The largest resultant reconstruction errors were found for views from the front (4.63, 0.66, and 2.46 mm in the X, Y, and Z directions, respectively, for camera pose estimate 11, see Fig. 5c) and side (2.96, 1.28, and 4.05 mm in the X, Y and Z directions, respectively, for camera pose estimate 1, see Fig. 5c) of the racket, which may be due to calibration accuracy and the range of poses in the calibrated set. Using stereo calibration methods, the range of views in the calibrated set was constrained by the position of the master camera, as it was not possible to achieve adequate checkerboard coverage when the convergence angle between the two cameras was large (>~60°). The convergence angle was low (~10°) when obtaining frontal silhouette views, which can result in inaccurate estimations of depth in stereo calibrations [35, 50]. Estimating the pose of a racket from a frontal silhouette view is particularly challenging due to its reflective symmetry, which can be accounted for by having a wide range of views in the calibrated set [21]. While future work could focus on how best to position the master camera to achieve a consistent calibrated set with a wider range of views, the best option may be to merge a number of sets [21, 22, 41, 49] produced with the master in different locations.
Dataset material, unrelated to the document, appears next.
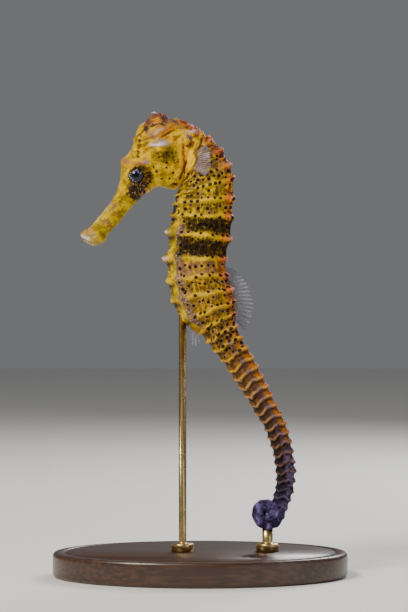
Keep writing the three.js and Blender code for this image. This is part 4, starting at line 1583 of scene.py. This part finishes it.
# %% [markdown]
# ## Eyes
#
# Each eye is a ball that turns on its own. Under the clear surface lie a dark pupil and a
# mottled iris with silvery streaks, which run outward like spokes. The ball is turned so
# that its pole looks sideways, and a clear coat on the shader catches the light. A second,
# clear shell over the ball would do too, but it is too thin to be seen at this size.

# %% Eyes
SIDES = ((-1, "left"), (1, "right"))
PUPIL, IRIS = 1.1, 2.25
PUPIL_SHIFT = (-0.25, 0.1)  # the animal looks a little forward and up

eye_material, tree, shader = new_material("eye")
at = millimetres(tree)
parts = add_node("ShaderNodeSeparateXYZ", {0: at}).outputs
dx = maths("SUBTRACT", parts["X"], EYE_X + PUPIL_SHIFT[0])
dz = maths("SUBTRACT", parts["Z"], EYE_Z + PUPIL_SHIFT[1])
from_middle = how_far(dx, dz)
spokes = spokes_round(dx, dz, 0.8)
blobs = grain(at, 1.5, 3.0)
iris = mixed(over(spokes, 0.5, 0.58), paint("12101C"), paint("A4A8CC"))
iris = mixed(over(blobs, 0.47, 0.56), iris, paint("1C1210"))
iris = mixed(over(from_middle, IRIS - 0.35, IRIS), iris, paint("140C0A"))
ragged_edge = maths("ADD", swing(blobs, 0.9), from_middle)
pupil = over(ragged_edge, PUPIL + 0.12, PUPIL - 0.1)
fill(shader, {
    "Base Color": mixed(pupil, iris, paint("060818")),
    "Roughness": maths("MULTIPLY_ADD", blobs, 0.2, 0.12),
    "Specular IOR Level": 0.2,
    "Coat Weight": 0.45,
    "Coat Roughness": 0.03,
})

for side, side_name in SIDES:
    bm = bmesh.new()
    bmesh.ops.create_uvsphere(bm, u_segments=48, v_segments=32, radius=EYE_RADIUS * MM)
    bmesh.ops.rotate(bm, verts=bm.verts, matrix=Matrix.Rotation(math.pi / 2, 3, "X"))
    bmesh.ops.translate(bm, verts=bm.verts, vec=Vector((EYE_X, side * EYE_Y, EYE_Z)) * MM)
    place(bm, "eye_ball_" + side_name, eye_material, ("eye_" + side_name,))

# %% [markdown]
# ## Fins
#
# A fin is a thin clear membrane between fine rays. Each starts as a flat grid, laid between
# a root line inside the skin and its outer edge. The grid is given its thickness, and then
# the rays are raised on both faces. Real rays taper towards the edge, and the membrane
# between them ripples.

# %% Fin helpers
FIN_THICKNESS = 0.16
RAY_RISE = 0.13
STEPS_PER_RAY = 6
LONG_STEPS, SHORT_STEPS = 12, 8  # from root to edge
SHEET_GAP = 0.02  # between the two faces while a sheet is flat


def curve_point(points, share):
    """A place on a smooth line through points, from 0 at the first to 1 at the last."""
    spot = share * (len(points) - 1)
    index = min(int(spot), len(points) - 2)
    t = spot - index
    p0, p1 = points[max(index - 1, 0)], points[index]
    p2, p3 = points[index + 1], points[min(index + 2, len(points) - 1)]
    bend = (2 * p0 - 5 * p1 + 4 * p2 - p3) * t * t + (3 * p1 - p0 - 3 * p2 + p3) * t * t * t
    return p1 + ((p2 - p0) * t + bend) / 2


def ray_height(share, rays):
    """1 on a ray, 0 between."""
    return abs(math.cos(math.pi * rays * share)) ** 6


def fin_sheet(name, material, rays, steps_out, surface, replaced):
    """A fin. Its surface gives the point at (along, out), in mm, and the way it faces."""
    bm = bmesh.new()
    across_layer = bm.verts.layers.float.new("across")
    out_layer = bm.verts.layers.float.new("out")
    bmesh.ops.create_grid(bm, x_segments=STEPS_PER_RAY * rays, y_segments=steps_out, size=0.5)
    for vert in bm.verts:
        vert[across_layer], vert[out_layer] = vert.co.x + 0.5, vert.co.y + 0.5
    bmesh.ops.solidify(bm, geom=list(bm.faces), thickness=SHEET_GAP)
    for vert in bm.verts:
        front = 1 if abs(vert.co.z) > SHEET_GAP / 2 else -1
        along, out = vert[across_layer], vert[out_layer]
        point, facing = surface(along, out)
        half = FIN_THICKNESS / 2 + RAY_RISE * ray_height(along, rays) * (1 - 0.75 * out)
        vert.co = (point + facing * front * half) * MM
    bmesh.ops.recalc_face_normals(bm, faces=bm.faces)
    return place(bm, name, material, replaced)

# %% [markdown]
# The membrane lets light through, so its alpha is low between the rays. Its colour is a
# cool grey with a little of the body's gold near the root, and the rays are jointed, dark
# and pale by turns.

# %% Fin material
RAY_COUNTS = {"dorsal": 17, "pectoral": 15, "anal": 4}
CLOUD_COLOUR, JOINT_COLOUR = "8A8A9C", "6A6068"


def fin_paint(rays, root_colour="B88620", clear=0.2, membrane="5E6478", ray_colour="B8B4C0"):
    """Clear membrane with paler, thicker rays."""
    material, tree, shader = new_material("fin_membrane_" + str(rays))
    across, out = attribute(tree, "across"), attribute(tree, "out")
    at = millimetres(tree)
    swing_of_rays = maths("COSINE", product(across, math.pi * rays))
    ray = maths("POWER", maths("ABSOLUTE", swing_of_rays), 5.0)
    cloudy = grain(at, 0.9)
    joints = grain(at, 3.5, 2.0)
    pale_part = product(ray, over(joints, 0.35, 0.6))
    dark_part = product(ray, over(joints, 0.45, 0.3))
    colour = mixed(cloudy, paint(membrane), paint(CLOUD_COLOUR))
    colour = mixed(pale_part, colour, paint(ray_colour))
    colour = mixed(dark_part, colour, paint(JOINT_COLOUR))
    colour = mixed(over(out, 0.35, 0.02), colour, paint(root_colour))
    solid = maths("MULTIPLY_ADD", ray, 0.45, clear)
    solid = maths("MAXIMUM", solid, over(out, 0.35, 0.0))
    grained = use_group(tree, fine_grain, {"Size": 0.25})
    fill(shader, {
        "Base Color": colour,
        "Alpha": maths("MULTIPLY_ADD", cloudy, 0.12, solid),
        "Roughness": 0.32,
        "Normal": bumped(grained, 0.4, 0.05),
    })
    return material

# %% [markdown]
# The dorsal fin stands on the last rings of the trunk and drives the animal, beating dozens
# of times a second. Its root follows the back, a little below the skin, and its outer edge
# is a smooth line through a few points. The edge waves from side to side.

# %% Dorsal fin
DORSAL_EDGE = [  # x and z
    (8.2, 88.0), (11.2, 86.0), (13.6, 82.6), (15.1, 78.6), (14.8, 74.4), (12.9, 69.6)
]
DORSAL_RINGS = (8.45, 12.3)
DORSAL_SINK = 0.8
dorsal_edge = [Vector((x, 0, z)) for x, z in DORSAL_EDGE]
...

Simulations utilising computer generated views could assist in determining the most suitable camera poses in the calibrated set, as per Elliott [34], taking into consideration the practicalities of physically reproducing the setup.

Choppin, Goodwill, and Haake [7] reported an accuracy of ±2.5 mm when reconstructing marker positions on a tennis racket using two stereo-calibrated video cameras. In relation to a tennis stroke, the reconstruction errors corresponded to a mean angular error of ±1° and velocity error of ±0.5 m s−1 for elite tennis players measured during practice. While the initial results presented here for the silhouette fitting techniques are promising, it is not possible to compare these directly with the values reported by Choppin and colleagues [7]. They reconstructed markers on the racket in a much less constrained scenario during a practice session at the Wimbledon qualifying tournament, with the racket up to 14 m from the camera. In the current study, reconstruction was performed in the laboratory from ~1.5 m from the racket and position estimation uncertainty may increase as the camera moves further away.
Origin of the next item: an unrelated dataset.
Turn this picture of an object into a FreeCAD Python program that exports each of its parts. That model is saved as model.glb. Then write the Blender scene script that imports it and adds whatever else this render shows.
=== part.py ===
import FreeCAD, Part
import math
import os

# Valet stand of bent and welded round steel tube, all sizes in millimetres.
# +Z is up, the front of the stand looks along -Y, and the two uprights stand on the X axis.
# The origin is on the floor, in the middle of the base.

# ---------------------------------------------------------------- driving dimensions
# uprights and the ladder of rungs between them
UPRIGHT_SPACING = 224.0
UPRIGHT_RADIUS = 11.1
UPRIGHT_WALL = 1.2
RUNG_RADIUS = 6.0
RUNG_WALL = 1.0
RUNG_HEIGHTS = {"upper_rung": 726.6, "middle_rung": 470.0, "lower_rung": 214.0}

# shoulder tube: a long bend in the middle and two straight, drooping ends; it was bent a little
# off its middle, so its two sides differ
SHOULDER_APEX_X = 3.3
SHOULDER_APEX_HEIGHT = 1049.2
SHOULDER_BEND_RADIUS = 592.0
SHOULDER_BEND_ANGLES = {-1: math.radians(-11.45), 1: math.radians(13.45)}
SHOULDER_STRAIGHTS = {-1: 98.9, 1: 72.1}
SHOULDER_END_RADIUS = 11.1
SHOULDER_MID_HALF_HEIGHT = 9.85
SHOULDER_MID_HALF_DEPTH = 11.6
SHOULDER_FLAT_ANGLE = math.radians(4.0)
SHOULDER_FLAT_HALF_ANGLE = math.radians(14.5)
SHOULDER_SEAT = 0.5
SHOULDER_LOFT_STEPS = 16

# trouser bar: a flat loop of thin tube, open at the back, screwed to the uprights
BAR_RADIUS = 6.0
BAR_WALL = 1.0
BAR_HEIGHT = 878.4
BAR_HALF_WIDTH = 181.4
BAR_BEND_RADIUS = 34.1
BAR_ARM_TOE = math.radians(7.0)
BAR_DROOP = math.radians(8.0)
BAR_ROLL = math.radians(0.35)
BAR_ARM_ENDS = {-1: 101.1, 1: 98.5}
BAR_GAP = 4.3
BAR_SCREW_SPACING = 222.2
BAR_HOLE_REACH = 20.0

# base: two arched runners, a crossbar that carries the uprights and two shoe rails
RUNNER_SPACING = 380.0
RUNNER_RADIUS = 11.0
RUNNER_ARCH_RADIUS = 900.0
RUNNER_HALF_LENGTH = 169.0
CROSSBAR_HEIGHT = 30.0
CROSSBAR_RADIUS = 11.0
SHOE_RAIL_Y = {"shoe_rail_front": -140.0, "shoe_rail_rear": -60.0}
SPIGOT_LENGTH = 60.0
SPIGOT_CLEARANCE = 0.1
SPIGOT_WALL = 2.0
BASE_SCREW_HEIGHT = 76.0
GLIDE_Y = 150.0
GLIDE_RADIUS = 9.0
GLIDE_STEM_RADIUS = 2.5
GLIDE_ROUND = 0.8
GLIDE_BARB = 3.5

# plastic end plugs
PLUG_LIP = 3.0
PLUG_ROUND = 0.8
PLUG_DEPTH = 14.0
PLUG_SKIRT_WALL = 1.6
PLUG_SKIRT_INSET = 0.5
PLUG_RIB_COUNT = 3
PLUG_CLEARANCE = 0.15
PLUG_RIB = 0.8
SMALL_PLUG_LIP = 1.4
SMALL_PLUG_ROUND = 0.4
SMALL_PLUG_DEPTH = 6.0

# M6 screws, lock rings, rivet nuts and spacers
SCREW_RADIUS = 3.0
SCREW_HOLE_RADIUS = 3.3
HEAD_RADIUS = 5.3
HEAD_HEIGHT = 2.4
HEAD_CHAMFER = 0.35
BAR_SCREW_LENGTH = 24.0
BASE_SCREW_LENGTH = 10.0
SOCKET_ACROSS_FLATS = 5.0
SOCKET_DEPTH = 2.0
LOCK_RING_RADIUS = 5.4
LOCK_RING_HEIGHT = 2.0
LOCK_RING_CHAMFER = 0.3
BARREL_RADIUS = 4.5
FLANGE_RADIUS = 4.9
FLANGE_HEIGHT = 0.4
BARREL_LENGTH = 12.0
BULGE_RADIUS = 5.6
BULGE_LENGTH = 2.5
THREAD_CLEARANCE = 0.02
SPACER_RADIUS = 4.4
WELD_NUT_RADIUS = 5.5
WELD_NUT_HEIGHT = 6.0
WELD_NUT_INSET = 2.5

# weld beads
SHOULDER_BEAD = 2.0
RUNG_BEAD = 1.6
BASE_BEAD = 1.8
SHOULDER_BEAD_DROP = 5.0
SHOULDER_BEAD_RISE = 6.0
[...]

To trial the method before application to real-play conditions, the 3D position of a full size model racket was estimated from computer generated silhouette views in Blender (v2.70) [33] captured from a camera distance of 14 m. On average, 3D racket position was reconstructed to within 1.96 ± 0.14 mm during a simplified simulated serve, comparable with measurements obtained in the laboratory, although the computer generated set contained no calibration error. All reconstruction errors were lower than the accuracy criteria of 15 ± 10 mm achieved by the markerless method developed by Corazza et al. [17], which was used by Sheets et al. [18] and Abrams et al. [20] to measure tennis serve kinematics in practice conditions.
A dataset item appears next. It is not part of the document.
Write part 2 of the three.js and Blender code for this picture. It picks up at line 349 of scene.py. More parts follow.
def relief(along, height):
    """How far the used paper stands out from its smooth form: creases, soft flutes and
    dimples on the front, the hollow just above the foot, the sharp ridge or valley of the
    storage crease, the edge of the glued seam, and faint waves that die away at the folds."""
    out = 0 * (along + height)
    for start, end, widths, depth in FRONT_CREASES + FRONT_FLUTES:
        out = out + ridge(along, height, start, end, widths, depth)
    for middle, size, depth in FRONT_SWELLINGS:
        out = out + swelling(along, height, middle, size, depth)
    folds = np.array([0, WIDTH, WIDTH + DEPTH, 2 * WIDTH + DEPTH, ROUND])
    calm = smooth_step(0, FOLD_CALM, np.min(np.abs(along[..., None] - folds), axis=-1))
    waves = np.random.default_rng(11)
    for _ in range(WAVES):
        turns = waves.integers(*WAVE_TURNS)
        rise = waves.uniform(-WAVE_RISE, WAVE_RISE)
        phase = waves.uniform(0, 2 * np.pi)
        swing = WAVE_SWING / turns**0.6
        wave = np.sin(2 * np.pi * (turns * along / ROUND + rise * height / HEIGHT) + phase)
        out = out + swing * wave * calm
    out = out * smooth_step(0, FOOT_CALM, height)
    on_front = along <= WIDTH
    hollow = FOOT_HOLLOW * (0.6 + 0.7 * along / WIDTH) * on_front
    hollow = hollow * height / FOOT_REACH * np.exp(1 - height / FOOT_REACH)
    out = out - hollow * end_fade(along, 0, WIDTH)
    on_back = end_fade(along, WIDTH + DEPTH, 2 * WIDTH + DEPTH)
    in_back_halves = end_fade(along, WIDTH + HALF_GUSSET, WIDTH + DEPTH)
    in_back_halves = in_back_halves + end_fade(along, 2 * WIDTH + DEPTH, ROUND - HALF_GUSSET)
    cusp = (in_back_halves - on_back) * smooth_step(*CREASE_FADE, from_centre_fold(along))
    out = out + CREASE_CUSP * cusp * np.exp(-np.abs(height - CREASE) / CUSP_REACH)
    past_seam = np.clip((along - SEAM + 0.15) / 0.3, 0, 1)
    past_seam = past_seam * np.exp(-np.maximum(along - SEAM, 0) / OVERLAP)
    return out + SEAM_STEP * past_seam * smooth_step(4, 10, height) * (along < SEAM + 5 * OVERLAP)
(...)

The previous studies have reported racket head velocities of 34.8 m s−1 [45], 38.6 m s−1 [46], 43.2 m s−1 [47], 46 m s−1 [48], and 26.1 m s−1 [18], during a flat serve. The lower velocity reported by [18] is because the centre of volume rather than the tip of the racket was tracked. A spacing of 0.005 s between frames coupled with special data smoothing procedures [48, 51] is often used to track racket velocity around impact [18, 45, 46]. In the current study, the tip of the racket model was displaced by a resultant distance of 4 mm between each 2° rotation about the axis 10.16 cm from the butt (Fig. 6). This level of accuracy can be expected to translate to a real serve with a racket tip velocity ranging between 35 and 46 m s−1 captured with a camera operating with at least 200 fps. The results of the current study regarding application of a view fitting method to estimate 3D racket position are, however, limited to a simplified simulated serve movement, computer generated data, and silhouettes which were not extracted from noisy backgrounds in the field.

As robust silhouette extraction is important for obtaining accurate pose estimates with single view fitting techniques, images should be obtained at the highest possible resolution when generating a calibrated set [34, 41]. In the current study, racket silhouette images for the calibrated set were obtained using a white background to simplify boundary extraction. A robust method for digitally extracting racket silhouettes during tennis strokes is now required for view fitting against a calibrated set generated in a controlled environment. Extracting racket silhouettes from a tennis stroke poses a particular challenge due to occlusion of the handle by the hand and the noisy background.

5 Conclusions

A markerless method capable of accurately estimating 3D racket position with one camera under controlled conditions has been presented. Development of a calibration method provided the relative pose of a camera with respect to a racket which was used to create a laboratory-based calibrated silhouette set. The set consisted of 21 camera poses in a semispherical configuration and its inconsistency was less than 0.1% of the mean length of the racket in a silhouette image. Using this set, mean racket position was reconstructed to within ±2 mm. Tests with computer generated camera poses and silhouette views allowed 3D racket position to be estimated during a simplified serve scenario. From a camera distance of 14 m, 3D racket position was estimated providing a spatial accuracy of 1.9 ± 0.14 mm. Further work will focus on developing the techniques presented here to measure 3D racket movements during play conditions. Thereafter, combining them with single camera, ball tracking software could make for a useful tool to track racket motion for performance evaluations in research and for application with coaches and players.